/---

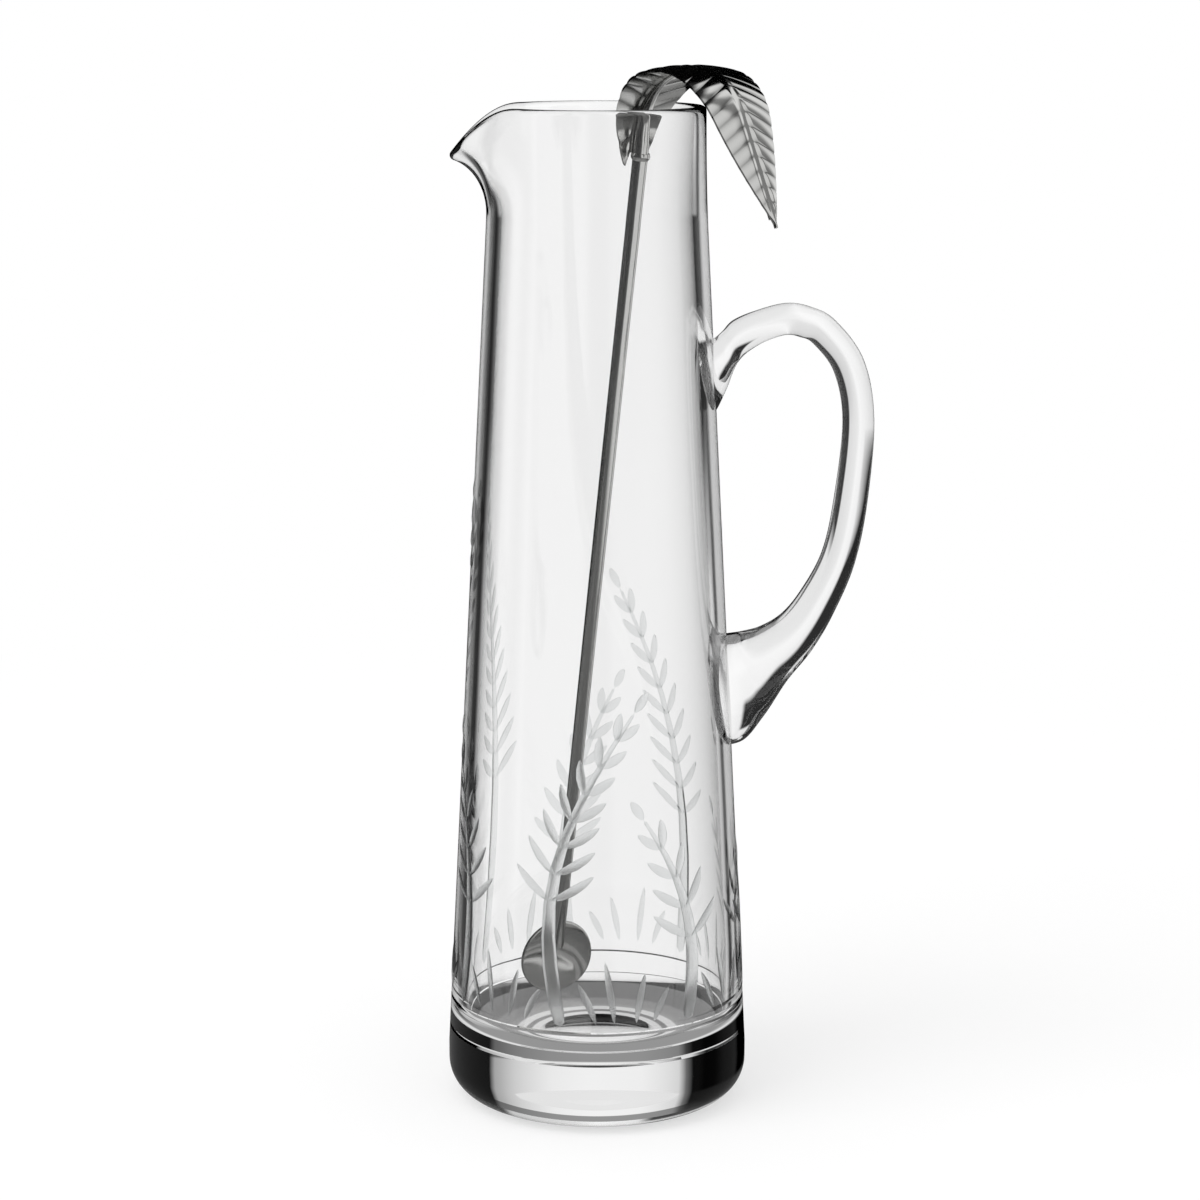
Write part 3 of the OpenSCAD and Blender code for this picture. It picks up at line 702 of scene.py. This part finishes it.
edge = stirrer["edge"]
footRadius = stirrer["rodFoot"] / 2
rodOutline = [(0, rodFoot)]
rodOutline += arcPoints(footRadius - edge, rodFoot + edge, edge, -90, 0, stirrer["edgeSteps"])
shares = [i / stirrer["taperSteps"] for i in range(1, stirrer["taperSteps"] + 1)]
rodOutline += [(mix(footRadius, rodRadius, t), mix(rodFoot, rodLength, t)) for t in shares]
rodOutline.append((0, rodLength))
bm = spinOutline(rodOutline, stirrer["rodSides"])
bmesh.ops.transform(bm, matrix=stirrerPlace, verts=bm.verts)
makePiece(bm, "stirrerRod", "stirrer", rodPlate, "stirrer_rod", stirrer["sharpAngle"])

# a bead of braze where the leaf's stalk meets the rod
beadOutline = [(0, rodLength + stirrer["bead"][0][1])]
beadOutline += [(rodRadius + off, rodLength + height) for off, height in stirrer["bead"]]
beadOutline.append((0, rodLength + stirrer["beadTop"]))
bm = spinOutline(beadOutline, stirrer["beadSides"])
bmesh.ops.transform(bm, matrix=stirrerPlace, verts=bm.verts)
makePiece(bm, "brazeBead", "stirrer", rodPlate, None, stirrer["sharpAngle"])

half = stirrer["paddleThickness"] / 2
discOutline = [(0, -half), (paddleRadius / 2, -half)]
discOutline += arcPoints(paddleRadius - half, 0, half, -90, 90, stirrer["rimSteps"])
discOutline += [(paddleRadius / 2, half), (0, half)]
bm = spinOutline(discOutline, stirrer["paddleSides"])
stand = Matrix.Rotation(math.radians(stirrer["paddleTurn"]), 4, "Z")
stand = stand @ Matrix.Rotation(math.radians(90), 4, "X")
bmesh.ops.transform(bm, matrix=stirrerPlace @ stand, verts=bm.verts)
makePiece(bm, "stirrerPaddle", "stirrer", rodPlate, "stirrer_paddle",
          stirrer["sharpAngle"])

# leaf
leaf = {
    "halfWidth": 14, "thickness": 1.2, "edgeThinning": 0.45, "tip": 0.4, "taper": 1.13,
    "leg": 4.5, "archRadius": 24.5, "archTurn": 146, "drop": 33, "turn": 8,
    "veinPitch": 4.6, "veinHeight": 0.36, "veinSlant": 0.54, "veinFade": 1.5,
    "lobePower": 0.4, "lobeDrop": 4.5, "lobeLength": 20, "edgeNotch": 0.02,
    "camber": 1, "baseShare": 0.25, "wideShare": 0.25,
    # the stalk narrows to the midrib over the length "stalk"
    "stalk": 30, "midribShare": 0.25, "stalkLimit": 0.7, "midribReach": 0.97,
    "rows": 300, "columns": 48, "stalkSteps": 90, "stalkSides": 24, "sharpAngle": 50,
}
archLength = leaf["archRadius"] * math.radians(leaf["archTurn"])
leafLength = leaf["leg"] + archLength + leaf["drop"]


def leafAngle(s):
    return min(math.radians(leaf["archTurn"]), max(0, s - leaf["leg"]) / leaf["archRadius"])


def leafMiddle(s):
    # place and outer direction of the sheet's middle, in the plane of its arch
    a = leafAngle(s)
    rest = s - leaf["leg"] if s < leaf["leg"] else max(0, s - leaf["leg"] - archLength)
    x = -rodRadius - leaf["thickness"] / 2 + leaf["archRadius"] * (1 - math.cos(a)) + rest * math.sin(a)
    z = rodLength + leaf["leg"] + leaf["archRadius"] * math.sin(a) + rest * math.cos(a)
    return Vector((x, 0, z)), Vector((-math.cos(a), 0, math.sin(a)))


def leafHalf(s):
    u, wide = s / leafLength, leaf["wideShare"]
    if u < wide:
        share = leaf["baseShare"] + (1 - leaf["baseShare"]) * math.sin(math.pi / 2 * max(0, u) / wide)
    else:
        share = math.cos(math.pi / 2 * min(1, (u - wide) / (1 - wide)) ** leaf["taper"])
    return max(leaf["tip"], leaf["halfWidth"] * share)


def stalkRadius(s):
    narrowed = rodRadius * mix(1, leaf["midribShare"], smoothStep(s / leaf["stalk"]))
    return min(narrowed, leafHalf(s) * leaf["stalkLimit"])


def leafPoint(s, across, side):
    # across runs from -1 to 1 over the width, side is 1 outside and -1 underneath
    width = leafHalf(s)
    y = across * width
    off = max(0, abs(y) - stalkRadius(s))
    lobe = leaf["lobeDrop"] * off / (width - stalkRadius(s)) * (1 - smoothStep(s / leaf["lobeLength"]))
    at = s + leaf["veinSlant"] * off - lobe
    swell = abs(math.sin(math.pi * s / leaf["veinPitch"])) ** leaf["lobePower"]
    fade = smoothStep((abs(y) - stalkRadius(s)) / leaf["veinFade"])
    fade *= 1 - smoothStep(s / leafLength) * abs(across) / 2
    lift = leaf["veinHeight"] * (swell * fade) - leaf["camber"] * across ** 2 * width / leaf["halfWidth"]
    thick = leaf["thickness"] * (1 - leaf["edgeThinning"] * abs(across) ** 4) / 2
    place, normal = leafMiddle(at)
    spot = place + normal * (lift + side * thick)
    notch = leaf["edgeNotch"] * (1 - swell) * abs(across)
    return Vector((spot.x, y * (1 - notch), spot.z)), (1 - swell) * fade


bm = bmesh.new()
film = bm.verts.layers.float.new("film")
loops = []
for side in (1, -1):
    made = bmesh.ops.create_grid(bm, x_segments=leaf["rows"], y_segments=leaf["columns"], size=0.5)
    for v in made["verts"]:
        s, across = (v.co.x + 0.5) * leafLength, v.co.y * 2
        v.co, v[film] = leafPoint(s, across, side)
    loops += [e for e in {e for v in made["verts"] for e in v.link_edges} if e.is_boundary]
bmesh.ops.bridge_loops(bm, edges=loops)
bmesh.ops.recalc_face_normals(bm, faces=bm.faces)

# stalk and midrib: a round wire under the sheet, from the rod to near the tip
circles = []
for number in range(leaf["stalkSteps"] + 1):
    s = leafLength * leaf["midribReach"] * number / leaf["stalkSteps"]
    place, normal = leafMiddle(s)
    radius = stalkRadius(s)
    middle = place - normal * (leaf["thickness"] / 2 + radius)
    circles.append(circleMatrix(middle, normal, radius, radius, (normal.z, 0, -normal.x)))
bridgeCircles(bm, circles, leaf["stalkSides"])
leafPlace = stirrerPlace @ Matrix.Rotation(math.radians(-leaf["turn"]), 4, "Z")
bmesh.ops.transform(bm, matrix=leafPlace, verts=bm.verts)
makePiece(bm, "stirrerLeaf", "stirrer", leafPlate, "stirrer_leaf", leaf["sharpAngle"])

# the two boxes, for the size rule
print("sizes written")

\---

[Task] Copy out the whole listing exactly; please set it all down.

[Task result]
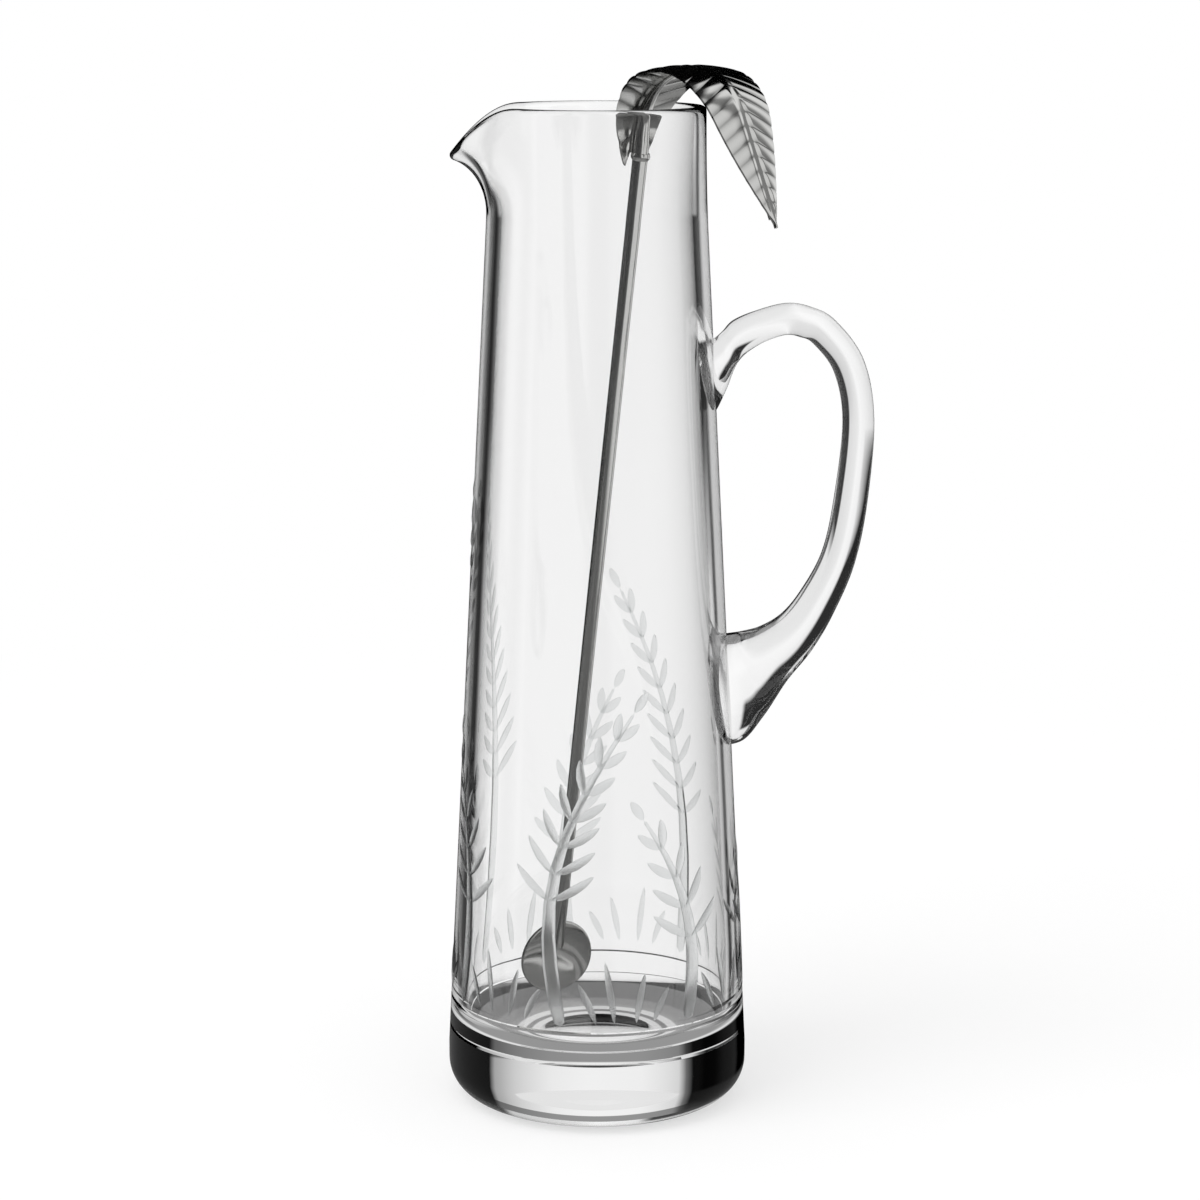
Write part 3 of the OpenSCAD and Blender code for this picture. It picks up at line 702 of scene.py. This part finishes it.
edge = stirrer["edge"]
footRadius = stirrer["rodFoot"] / 2
rodOutline = [(0, rodFoot)]
rodOutline += arcPoints(footRadius - edge, rodFoot + edge, edge, -90, 0, stirrer["edgeSteps"])
shares = [i / stirrer["taperSteps"] for i in range(1, stirrer["taperSteps"] + 1)]
rodOutline += [(mix(footRadius, rodRadius, t), mix(rodFoot, rodLength, t)) for t in shares]
rodOutline.append((0, rodLength))
bm = spinOutline(rodOutline, stirrer["rodSides"])
bmesh.ops.transform(bm, matrix=stirrerPlace, verts=bm.verts)
makePiece(bm, "stirrerRod", "stirrer", rodPlate, "stirrer_rod", stirrer["sharpAngle"])

# a bead of braze where the leaf's stalk meets the rod
beadOutline = [(0, rodLength + stirrer["bead"][0][1])]
beadOutline += [(rodRadius + off, rodLength + height) for off, height in stirrer["bead"]]
beadOutline.append((0, rodLength + stirrer["beadTop"]))
bm = spinOutline(beadOutline, stirrer["beadSides"])
bmesh.ops.transform(bm, matrix=stirrerPlace, verts=bm.verts)
makePiece(bm, "brazeBead", "stirrer", rodPlate, None, stirrer["sharpAngle"])

half = stirrer["paddleThickness"] / 2
discOutline = [(0, -half), (paddleRadius / 2, -half)]
discOutline += arcPoints(paddleRadius - half, 0, half, -90, 90, stirrer["rimSteps"])
discOutline += [(paddleRadius / 2, half), (0, half)]
bm = spinOutline(discOutline, stirrer["paddleSides"])
stand = Matrix.Rotation(math.radians(stirrer["paddleTurn"]), 4, "Z")
stand = stand @ Matrix.Rotation(math.radians(90), 4, "X")
bmesh.ops.transform(bm, matrix=stirrerPlace @ stand, verts=bm.verts)
makePiece(bm, "stirrerPaddle", "stirrer", rodPlate, "stirrer_paddle",
          stirrer["sharpAngle"])

# leaf
leaf = {
    "halfWidth": 14, "thickness": 1.2, "edgeThinning": 0.45, "tip": 0.4, "taper": 1.13,
    "leg": 4.5, "archRadius": 24.5, "archTurn": 146, "drop": 33, "turn": 8,
    "veinPitch": 4.6, "veinHeight": 0.36, "veinSlant": 0.54, "veinFade": 1.5,
    "lobePower": 0.4, "lobeDrop": 4.5, "lobeLength": 20, "edgeNotch": 0.02,
    "camber": 1, "baseShare": 0.25, "wideShare": 0.25,
    # the stalk narrows to the midrib over the length "stalk"
    "stalk": 30, "midribShare": 0.25, "stalkLimit": 0.7, "midribReach": 0.97,
    "rows": 300, "columns": 48, "stalkSteps": 90, "stalkSides": 24, "sharpAngle": 50,
}
archLength = leaf["archRadius"] * math.radians(leaf["archTurn"])
leafLength = leaf["leg"] + archLength + leaf["drop"]


def leafAngle(s):
    return min(math.radians(leaf["archTurn"]), max(0, s - leaf["leg"]) / leaf["archRadius"])


def leafMiddle(s):
    # place and outer direction of the sheet's middle, in the plane of its arch
    a = leafAngle(s)
    rest = s - leaf["leg"] if s < leaf["leg"] else max(0, s - leaf["leg"] - archLength)
    x = -rodRadius - leaf["thickness"] / 2 + leaf["archRadius"] * (1 - math.cos(a)) + rest * math.sin(a)
    z = rodLength + leaf["leg"] + leaf["archRadius"] * math.sin(a) + rest * math.cos(a)
    return Vector((x, 0, z)), Vector((-math.cos(a), 0, math.sin(a)))


def leafHalf(s):
    u, wide = s / leafLength, leaf["wideShare"]
    if u < wide:
        share = leaf["baseShare"] + (1 - leaf["baseShare"]) * math.sin(math.pi / 2 * max(0, u) / wide)
    else:
        share = math.cos(math.pi / 2 * min(1, (u - wide) / (1 - wide)) ** leaf["taper"])
    return max(leaf["tip"], leaf["halfWidth"] * share)


def stalkRadius(s):
    narrowed = rodRadius * mix(1, leaf["midribShare"], smoothStep(s / leaf["stalk"]))
    return min(narrowed, leafHalf(s) * leaf["stalkLimit"])


def leafPoint(s, across, side):
    # across runs from -1 to 1 over the width, side is 1 outside and -1 underneath
    width = leafHalf(s)
    y = across * width
    off = max(0, abs(y) - stalkRadius(s))
    lobe = leaf["lobeDrop"] * off / (width - stalkRadius(s)) * (1 - smoothStep(s / leaf["lobeLength"]))
    at = s + leaf["veinSlant"] * off - lobe
    swell = abs(math.sin(math.pi * s / leaf["veinPitch"])) ** leaf["lobePower"]
    fade = smoothStep((abs(y) - stalkRadius(s)) / leaf["veinFade"])
    fade *= 1 - smoothStep(s / leafLength) * abs(across) / 2
    lift = leaf["veinHeight"] * (swell * fade) - leaf["camber"] * across ** 2 * width / leaf["halfWidth"]
    thick = leaf["thickness"] * (1 - leaf["edgeThinning"] * abs(across) ** 4) / 2
    place, normal = leafMiddle(at)
    spot = place + normal * (lift + side * thick)
    notch = leaf["edgeNotch"] * (1 - swell) * abs(across)
    return Vector((spot.x, y * (1 - notch), spot.z)), (1 - swell) * fade


bm = bmesh.new()
film = bm.verts.layers.float.new("film")
loops = []
for side in (1, -1):
    made = bmesh.ops.create_grid(bm, x_segments=leaf["rows"], y_segments=leaf["columns"], size=0.5)
    for v in made["verts"]:
        s, across = (v.co.x + 0.5) * leafLength, v.co.y * 2
        v.co, v[film] = leafPoint(s, across, side)
    loops += [e for e in {e for v in made["verts"] for e in v.link_edges} if e.is_boundary]
bmesh.ops.bridge_loops(bm, edges=loops)
bmesh.ops.recalc_face_normals(bm, faces=bm.faces)

# stalk and midrib: a round wire under the sheet, from the rod to near the tip
circles = []
for number in range(leaf["stalkSteps"] + 1):
    s = leafLength * leaf["midribReach"] * number / leaf["stalkSteps"]
    place, normal = leafMiddle(s)
    radius = stalkRadius(s)
    middle = place - normal * (leaf["thickness"] / 2 + radius)
    circles.append(circleMatrix(middle, normal, radius, radius, (normal.z, 0, -normal.x)))
bridgeCircles(bm, circles, leaf["stalkSides"])
leafPlace = stirrerPlace @ Matrix.Rotation(math.radians(-leaf["turn"]), 4, "Z")
bmesh.ops.transform(bm, matrix=leafPlace, verts=bm.verts)
makePiece(bm, "stirrerLeaf", "stirrer", leafPlate, "stirrer_leaf", leaf["sharpAngle"])

# the two boxes, for the size rule
print("sizes written")